“My favourite thing to watch is Sports Centre,” says wish child Michael,” seeing Jay (Onrait) and Dan (O’Toole) there normally goofing off, is pretty funny and normally makes me smile, even when I’m at my worst.”
In the winter of 2011, Michael, now 15 years old, had gone from being a young vibrant boy with dreams of playing rep hockey to being in-and-out of the hospital with brain cancer. After initial treatment, his life appeared to have returned to normal, he even started to play summer hockey and visited family in Ontario. But then within a couple months, the cancer returned and he was back receiving treatment.
Not being able to play hockey has been tough on Michael, in fact he found it harder to deal with the fact that he could not play hockey than to learn that he had cancer.
Michael’s preferred escape to deal with treatments and hospital visits is to watch TSN’s sports highlight show Sports Centre, to catch up on what’s going on in the world of sports, especially hockey. He often laughs to sportscasters Jay Onrait or Dan O’Toole off-the-cuff comments.
“My wish was to go to TSN and make a story about my team so I can include them, and get to go to the Sports Centre Desk and get to meet Jay and Dan,” an excited Michael explains.
With this in mind Children’s Wish reached out to TSN to hatch a plan.
TSN surprised the inspiring sportscaster by first creating a specialized “Michael Rumsby” edition of the Sports Centre and then having Onrait and O’Toole surprise Michael by walking into his home just as the episode ended.
Once the initial introductions were over the new found friends all jump in a limousine and heading to the local hockey rink where additional friends and family were waiting to welcome Michael onto the ice for the first time in eight months.
Onrait and O’Toole then brought Michael onto the set of Sports Centre giving him the opportunity to live out his heartfelt wish to be a sportscaster for the day.
Michael who has spent much of the last year enduring treatments, wanted to thank his teammates and coaches for everything they have done for him in the past year. A year that saw Michael and his hockey team become a true extended family.

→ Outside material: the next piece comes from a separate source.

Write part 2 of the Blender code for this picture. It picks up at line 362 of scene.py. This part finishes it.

A couple weeks after he was diagnosed the coach of the Cole Harbour Bantam AA Team, Paul Mason called Michael’s mother Michelle and asked if Michael wanted to be part of the team. He got the news while being in the hospital.

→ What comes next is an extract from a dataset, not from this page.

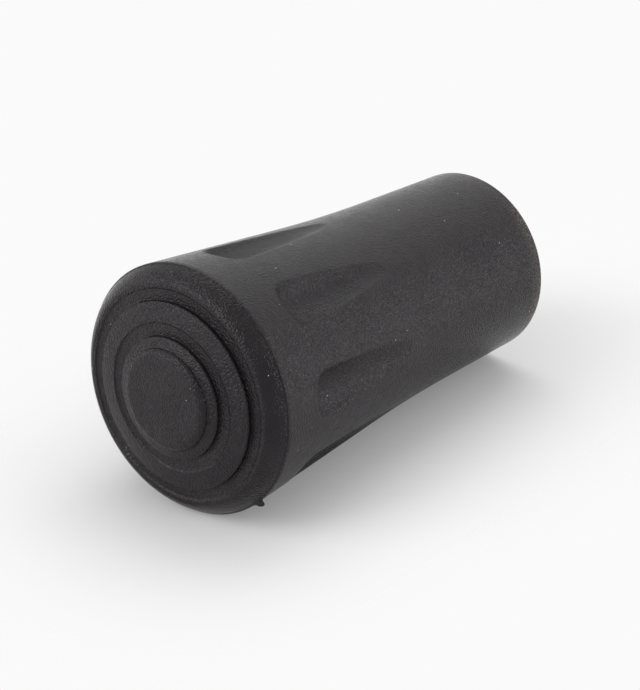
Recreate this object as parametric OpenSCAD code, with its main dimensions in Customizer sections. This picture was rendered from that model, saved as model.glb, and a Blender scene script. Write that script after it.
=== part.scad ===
// Rubber tip for a trekking pole. It stands on its foot: +Z runs up the axis to the mouth of the
// bore, and the origin is the middle of the foot, on the ground. One moulding, in millimetres.

/* [Overall] */
// Height from the ground to the mouth
length = 47; // [44:0.5:60]
// Diameter of the foot at its widest
foot_d = 25; // [24:0.1:30]
// Height of that widest place, where the rim's round meets the barrel
rim_h = 3.9; // [3.2:0.1:5]

/* [Barrel] */
// Diameter where the cone and the collar would meet
waist_d = 20.2; // [19.4:0.1:22]
// Height where the cone and the collar would meet
waist_h = 28.2; // [26:0.2:34]
// Length of the soft bend there, measured along each side of it
waist_bend = 7; // [2:0.5:9]
// Outer diameter at the mouth
mouth_d = 19.1; // [16:0.1:20]
// Round on the mouth's outer edge
mouth_round = 0.4; // [0.2:0.1:0.8]
// How far the mould's parting line lies below the widest place
parting_drop = 0.3; // [0.25:0.05:0.4]
// How far the flash at the parting line stands proud
parting_h = 0.08; // [0.04:0.02:0.2]
// Width of that flash at its root
parting_w = 0.24; // [0.1:0.02:0.4]

/* [Tread] */
// Diameter of the middle disc, at the foot of its wall
disc_d = 10.2; // [8:0.1:11.6]
// Width of the round on the disc's edge
disc_round = 0.9; // [0.4:0.05:1.2]
// Height of that round
disc_round_h = 0.5; // [0.3:0.05:0.55]
// Step from the ground up to the ring round the disc
disc_step = 0.6; // [0.6:0.05:1]
// Outer diameter of the inner ring
inner_ring_d = 12.2; // [11.4:0.1:14]
// Rise of the inner ring's face from its inside to its outside
inner_rise = 0.25; // [0.1:0.05:0.5]
// Wall round the inner ring
inner_wall = 0.45; // [0.3:0.05:0.8]
// Outer diameter of the flat land round the inner ring
inner_land_d = 14.5; // [14.2:0.1:16]
// Outer diameter of the outer ring
outer_ring_d = 18.7; // [17.5:0.1:20]
// Rise of the outer ring's face from its inside to its outside
outer_rise = 0.35; // [0.1:0.05:0.6]
// Wall round the outer ring
outer_wall = 0.5; // [0.3:0.05:0.8]
// Outer diameter of the flat land round the outer ring
outer_land_d = 20.8; // [20.3:0.1:21.8]
// Depth of each flat land below the lip round it
lip_h = 0.12; // [0.05:0.01:0.2]
// Width of that lip's slope
lip_w = 0.2; // [0.1:0.05:0.3]
// Width of the flat between the outer lip and the rim's round
rim_land_w = 0.35; // [0.1:0.05:0.6]
// How full the rim's round is: 1 is a quarter of an ellipse, 2 is a plain chamfer
rim_power = 1.4; // [1:0.05:2]

/* [Flutes] */
// Number of flutes round the barrel
flute_count = 8; // [3:1:9]
// Height where a flute's rounded end begins
flute_start = 8.1; // [6:0.1:12]
// Radius of a flute's hollow section
flute_r = 3.5; // [2.5:0.1:4]
// Depth of a flute at that end
flute_depth = 1.4; // [0.6:0.05:2]
// Slope of a flute's floor towards the axis, in degrees
flute_draft = 0.8; // [0:0.1:1]
// Round between a flute's end and its floor
flute_round = 2.2; // [0.4:0.1:2.4]
// Height where a flute's floor turns up to run out
flute_end = 23.4; // [21:0.2:24.4]
// Radius of that turn
flute_turn = 5; // [4:0.5:12]

/* [Bore] */
// Diameter of the bore that grips the pole's end
bore_d = 11.5; // [9:0.1:13]
// Rubber under the bore
floor_t = 12.5; // [8:0.5:20]
// Chamfer at the bore's mouth
bore_chamfer = 0.7; // [0.3:0.1:1.2]

/* [Flash nub] */
// Bearing of the nub left on the parting line, in degrees from a flute
nub_angle = 95; // [0:1:360]
// How far the nub stands out from the parting line
nub_out = 0.6; // [0.3:0.05:0.9]
// How far its tip leans back towards the collar
nub_lean = 0.6; // [0.2:0.05:1]
// Thickness at its root
nub_t = 0.45; // [0.3:0.05:0.6]
// Width round the rim
nub_w = 0.9; // [0.5:0.1:2]

/* [Hidden] */
$fn = 96;
over = 0.5;      // how far a cutter runs past what it cuts
arc_n = 8;       // pieces in a quarter round
tail_l = 4;      // how far a flute's finger runs past the turn at its end
foot_r = foot_d / 2;
waist_r = waist_d / 2;
mouth_r = mouth_d / 2;

// Heights of the tread, from the middle outwards
inner_edge_h = disc_step + inner_rise;
inner_land_h = inner_edge_h + inner_wall;
outer_toe_h = inner_land_h - lip_h;
outer_edge_h = outer_toe_h + outer_rise;
outer_land_h = outer_edge_h + outer_wall;
rim_toe_h = outer_land_h - lip_h;
rim_toe_r = outer_land_d / 2 + lip_w + rim_land_w;
parting_line_h = rim_h - parting_drop;

// Slopes of the cone and the collar, as radius lost per millimetre of height
cone_slope = (foot_r - waist_r) / (waist_h - rim_h);
collar_slope = (waist_r - mouth_r) / (length - waist_h);

function barrel_r(h) = foot_r - cone_slope * (h - rim_h);
function collar_r(h) = waist_r - collar_slope * (h - waist_h);

// The rim's round, from its toe beside the tread to the widest place
function rim_point(a) =
    [rim_toe_r + (foot_r - rim_toe_r) * pow(sin(a), rim_power),
     rim_h - (rim_h - rim_toe_h) * pow(cos(a), rim_power)];
function rim_angle(h) = acos(pow((rim_h - h) / (rim_h - rim_toe_h), 1 / rim_power));
function rim_r(h) = rim_point(rim_angle(h))[0];

// The rim up to the parting line, with the low ridge of flash there
crease_low = parting_line_h - parting_w / 2;
crease_high = parting_line_h + parting_w / 2;
function rim_round() = concat(
    [for (i = [1:arc_n - 1]) let (p = rim_point(90 * i / arc_n)) if (p[1] < crease_low - 0.02) p],
    [[rim_r(crease_low), crease_low], [rim_r(parting_line_h) + parting_h, parting_line_h],
     [rim_r(crease_high), crease_high]]);

function disc_edge() =
    [for (i = [0:arc_n]) let (a = 90 * i / arc_n)
        [disc_d / 2 - disc_round * (1 - sin(a)), disc_round_h * (1 - cos(a))]];

// The soft bend at the waist: its slope turns evenly from the cone's to the collar's
function waist_curve() =
    [for (i = [0:arc_n]) let (s = i / arc_n, h = waist_h + waist_bend * (2 * s - 1))
        [barrel_r(h) + (cone_slope - collar_slope) * waist_bend * s * s, h]];

function mouth_edge() =
    [for (i = [0:arc_n]) let (a = 90 * i / arc_n)
        [collar_r(length - mouth_round) - mouth_round * (1 - cos(a)),
         length - mouth_round * (1 - sin(a))]];

outline = concat(
    [[0, 0]],
    disc_edge(),
    [[disc_d / 2, disc_step],
     [inner_ring_d / 2, inner_edge_h], [inner_ring_d / 2, inner_land_h],
     [inner_land_d / 2, inner_land_h], [inner_land_d / 2 + lip_w, outer_toe_h],
     [outer_ring_d / 2, outer_edge_h], [outer_ring_d / 2, outer_land_h],
     [outer_land_d / 2, outer_land_h], [outer_land_d / 2 + lip_w, rim_toe_h],
     [rim_toe_r, rim_toe_h]],
    rim_round(),
    [[foot_r, rim_h]],
    waist_curve(),
    mouth_edge(),
    [[0, length]]);

module bore() {
    translate([0, 0, floor_t]) cylinder(h = length - floor_t + over, r = bore_d / 2);
    translate([0, 0, length - bore_chamfer])
        cylinder(h = bore_chamfer + over, r1 = bore_d / 2, r2 = bore_d / 2 + bore_chamfer + over);
}

// One round-nosed finger of the mould. Its section shrinks past the turn, so that the flute runs out
// into the cone.
module flute_finger() {
    straight_l = flute_end - flute_start;
    nose = [for (i = [0:arc_n]) let (a = 90 * i / arc_n)
        [flute_r - flute_round * (1 - sin(a)), flute_round * (1 - cos(a))]];
    tail = [for (i = [0:arc_n]) let (s = tail_l * i / arc_n)
        [flute_r - s * s / (2 * flute_turn), straight_l + s]];
    translate([barrel_r(flute_start) - flute_depth + flute_r, 0, flute_start])
        rotate([0, -flute_draft, 0])
            rotate_extrude() polygon(concat([[0, 0]], nose, tail, [[0, straight_l + tail_l]]));
}

// A sliver of flash on the parting line, leaning back towards the collar
module flash_nub() {
    root = rim_r(parting_line_h);
    low = parting_line_h - nub_t / 2;
    side = [[root - nub_t, low], [root + nub_out * 0.6, low + nub_lean * 0.15],
            [root + nub_out * 0.95, low + nub_lean * 0.45], [root + nub_out, low + nub_lean * 0.8],
            [root + nub_out * 0.75, low + nub_lean], [root + nub_out * 0.4, low + nub_lean * 0.85],
            [root - nub_t, low + nub_t]];
    rotate([0, 0, nub_angle]) translate([0, nub_w / 2, 0])
        rotate([90, 0, 0]) linear_extrude(nub_w) polygon(side);
}

module rubber_tip() {
    color([0.13, 0.13, 0.13]) {
        difference() {
            rotate_extrude() polygon(outline);
            bore();
            for (i = [0:flute_count - 1]) rotate([0, 0, i * 360 / flute_count]) flute_finger();
        }
        flash_nub();
    }
}

rubber_tip();
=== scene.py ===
# A rubber tip for a trekking pole, lying on its side on a white table.
# The frame's own axes have it standing on its foot, so here the table is a tilted plane
# that touches the tip's side at its parting line and at the end of its collar.
import math

import bpy
import numpy as np
from mathutils import Matrix, Vector


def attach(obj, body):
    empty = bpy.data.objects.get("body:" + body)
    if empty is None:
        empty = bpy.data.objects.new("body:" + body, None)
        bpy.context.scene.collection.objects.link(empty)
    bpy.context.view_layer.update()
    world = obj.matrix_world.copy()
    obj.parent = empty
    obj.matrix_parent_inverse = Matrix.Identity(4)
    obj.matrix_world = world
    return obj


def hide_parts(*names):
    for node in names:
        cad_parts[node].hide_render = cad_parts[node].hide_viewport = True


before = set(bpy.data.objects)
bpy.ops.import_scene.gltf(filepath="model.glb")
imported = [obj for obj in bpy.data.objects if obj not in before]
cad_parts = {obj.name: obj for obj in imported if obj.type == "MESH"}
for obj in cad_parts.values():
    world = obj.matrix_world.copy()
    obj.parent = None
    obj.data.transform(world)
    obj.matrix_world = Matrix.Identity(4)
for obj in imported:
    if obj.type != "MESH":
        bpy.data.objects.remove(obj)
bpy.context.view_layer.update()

MM = 0.001

# ---- the tip's sizes in millimetres, as in the part's source ----
LENGTH = 47.0
FOOT_R = 12.5
RIM_H = 3.9                  # the widest place, where the rim's round meets the barrel
WAIST_R = 10.1               # where the cone and the collar would meet
WAIST_H = 28.2
WAIST_BEND = 7.0             # length of the soft bend to each side of that place
MOUTH_R = 9.55
MOUTH_ROUND = 0.4
PARTING_LINE_H = 3.6
PARTING_H = 0.08             # how far the flash at the parting line stands proud
PARTING_W = 0.24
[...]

“I was so excited that I couldn’t stop laughing and jumping around,” recalls Michael.
Michael didn’t play a single game during the 2010/2011 season because of his illness, yet his team elected him their team captain for showing true leadership and the fighting spirit. Living up to these words, Michael dressed in his hockey gear and sat on the bench along with his teammates for every game he attended.
During a tournament Coach Mason asked all the other team’s coaches if they would be willing to have no contact for one shift in each game so Michael could play. They agreed.
In homage to his teammates and coaches he ended his inaugural on-air experience by letting them know how important they were to him.
“Last year meant so much to me. I just wanted to thank the team and the coaches for not making me feel like any less part of the team.”